When I filed the police report, though, the officer explained that sometimes the thief disables a bike quickly in hopes that the owner will have to leave it overnight. The thief comes back at night to ransack it. Fortunately, for me, I was still able to bike it home. Unfortunately for me, my trike’s electrical system is an older model, and my bike mechanic cannot find the now discontinued replacement part. To replace the entire electrical system will cost hundreds of dollars. Mickey has been grounded ever since.
After hours of cursing silently in my head, what I am left with are a couple things. One is the dilemma of what I do with my now non-electric trike. This is the second time that Mickey has been grounded. The first was when we were “doored” a few months earlier. It took a couple of months to get her repaired because she’s European, and there are few resellers of her on the west coast. I bought this obscure vehicle because it uniquely met my and my family’s needs. I justified the expense because I don’t drive a car. I jokingly refer to her as my minivan. I had not planned for how difficult both basic and substantial mechanical work would be. I now wonder if it makes sense to pour money into repairing her again only to find myself in need of another expensive repair later. To me this is the definition of a luxury vehicle. It’s not necessarily the initial cost that makes it luxurious. It’s the ongoing cost.

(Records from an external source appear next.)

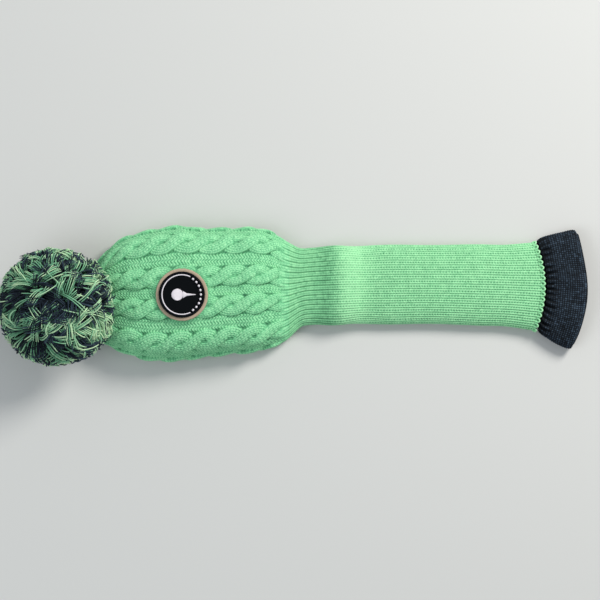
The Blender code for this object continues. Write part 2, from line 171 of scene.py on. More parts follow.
def mint_stations(inset):
    """Every cross-section of the mint tube, from the gathered crown to the seam of the cuff."""
    turns = np.linspace(0.0, 1.0, 161) ** 1.3
    head = np.linspace(HEAD_WIDEST_X, THROAT_X, 181)[1:]
    neck = np.linspace(THROAT_X, SEAM_X, 361)[1:]
    parts = [crown_station(turns, inset), body_station(head, inset), neck_station(neck, inset)]
    return np.concatenate(parts, axis=1)


def rings(stations, count, detail=1440):
    """Points of each cross-section, evenly spaced from the middle of its top, towards -Y first."""
    x, half_width, top, base, lead = (row[:, None] for row in stations)
    angle = math.pi / 2 + TAU * np.arange(detail + 1) / detail
    across, up = np.cos(angle)[None], np.sin(angle)[None]
    widest = base + WIDEST_SHARE * (top - base)
    y = half_width * np.sign(across) * np.abs(across) ** (2 / SIDE_POWER)
    lift = np.abs(up) ** (2 / SIDE_POWER)
    low = np.maximum(base, widest - 1.16 * (widest - base) * lift)
    z = np.where(up >= 0, widest + (top - widest) * lift, low)
    steps = np.hypot(np.diff(y, axis=1), np.diff(z, axis=1))
    run = np.concatenate([np.zeros((len(x), 1)), np.cumsum(steps, axis=1)], axis=1)
    made = np.empty((len(x), count, 3))
    for i in range(len(x)):
        want = np.arange(count) / count * run[i, -1]
        yi, zi = np.interp(want, run[i], y[i]), np.interp(want, run[i], z[i])
        xi = x[i, 0] + lead[i, 0] * (1 - (yi / half_width[i, 0]) ** 2)
        made[i] = np.stack([xi, centre_y(xi) + yi, zi], axis=1)
    return made, run[:, -1]


def resample(stations, places):
    """Stations at fractional row numbers."""
    rows = np.arange(stations.shape[1])
    return np.stack([np.interp(places, rows, row) for row in stations])


def grid_normals(points):
    """Outward unit normals of a grid of closed rings."""
    along = np.gradient(points, axis=0)
    around = np.roll(points, -1, axis=1) - np.roll(points, 1, axis=1)
    normal = np.cross(along, around)
    normal /= np.maximum(np.linalg.norm(normal, axis=2, keepdims=True), 1e-12)
    outward = points - points.mean(axis=1, keepdims=True)
    return normal * np.sign((normal * outward).sum(axis=2).mean() or 1.0)


# ---------- meshes


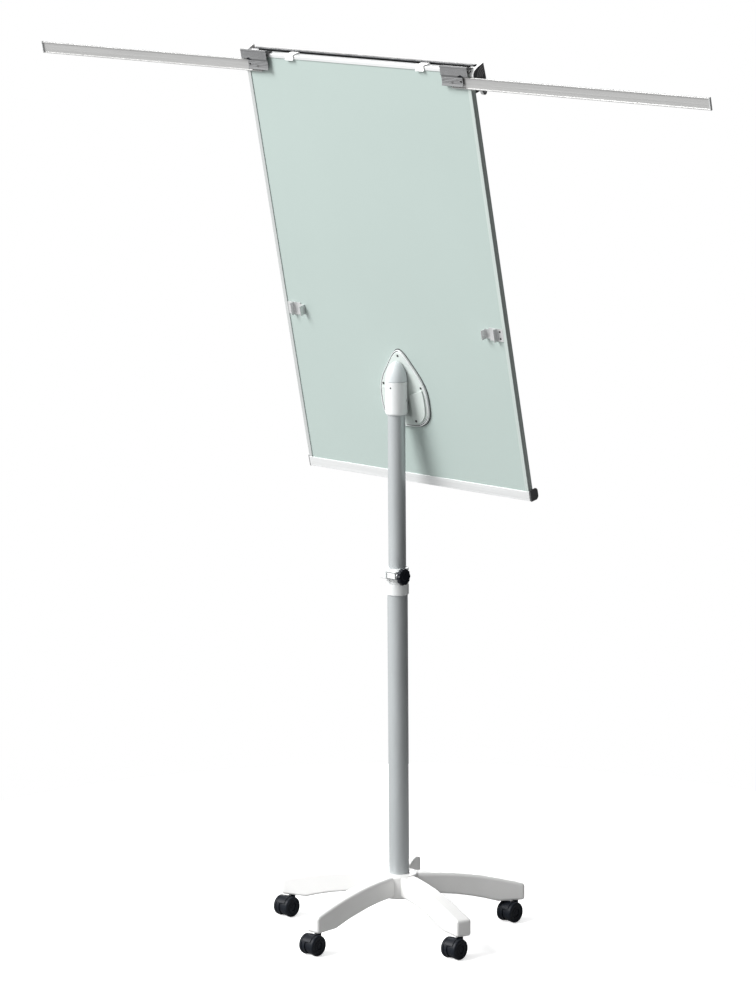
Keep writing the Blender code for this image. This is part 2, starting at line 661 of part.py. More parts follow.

This idea of “luxury” is the other thought that keeps circulating in my head and makes me reflect back on the difference between the behaviors of the people when/where I grew up and when/where I now reside. Of course, I am frustrated with the thief who so blithely crippled Mickey. It’s easy to blame the thief’s action on the anonymity of an urban environment. The thief doesn’t know me or my circumstances. They have no idea that this trike is effectively my car. But it’s more than just that. Even in rural Indiana, not everyone knew everyone else, and even if we did go to church with or bought groceries from or exchanged pleasantries in the post office with, we had no idea people’s back stories and circumstances. What does stand out from then/there and now/here, however, is the scope of the difference between those who had and those who did not.
Back then in rural Indiana, the wealthiest folks in the county maybe had brand new cars, but they were still only Chevys or Fords. Their Sunday bests were bought at JC Penney’s or Sears not at Nordstoms and certainly not tailor made. The poorest of us were ashamed of our hand-me downs and government cheese, but we were still greeted and welcomed and acknowledged on the street.
I recall watching John Hughes’ films and his regular portrayal of overly-privileged anti-heroes and under-privileged champions. I honestly thought that this was a Hollywood construct. Something on par with the Bogey Monster or the Easter Bunny: in it there might be a good story, but definitely not a hard hitting expose.
Then I moved to the San Francisco Bay Area where the extremes are indescribable and incomprehensible. San Francisco, Oakland, Berkeley, and the surrounding suburbs are replete with lavish luxury and utter destitution. And the gross distance is not only calculable in cost. It is calculated in compassion and acknowledgement of people as humans.
When I was younger, perhaps because I had only seen this portrayed in movies and televisions, the idea of having servants was mind-boggling. I subconsciously abhorred the notion and looked down on people who could not do things for themselves. Seriously, who cannot weed or mow their own garden? Or clean their own toilet? Or (period piece) pour their own tea or (period piece) button their own gown? How could people demean others this way?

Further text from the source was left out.